Here, HCTRA's verified denial and the supporting documents attached to its plea to the jurisdiction reflect that HCTRA Collection Agency is not a legal entity or an assumed name, and no person or entity has registered with the Texas Secretary of State as HCTRA Collection Agency's agent for service of process.

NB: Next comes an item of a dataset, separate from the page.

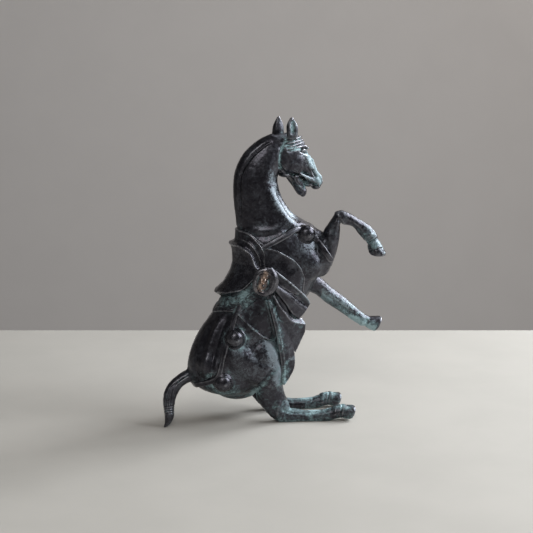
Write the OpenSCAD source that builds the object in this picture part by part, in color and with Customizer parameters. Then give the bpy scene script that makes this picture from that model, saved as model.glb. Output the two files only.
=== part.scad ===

Because it is not a legal entity, HCTRA Collection Agency lacks the legal capacity to be sued, and the trial court properly granted HCTRA's plea to the jurisdiction and dismissed Vo's claims against it.
III. Conclusion
Having resolved all of Vo's issues against her, we affirm the trial court's judgment.
JUDGMENT
In accordance with this Court's opinion of this date, the trial court's order is AFFIRMED.
It is ORDERED that appellee HARRIS COUNTY COMMISSIONERS COURT AND HCTRA COLLECTION AGENCY recover their costs of this appeal from appellant THIEN AN VO.
Judgment entered September 22, 2022.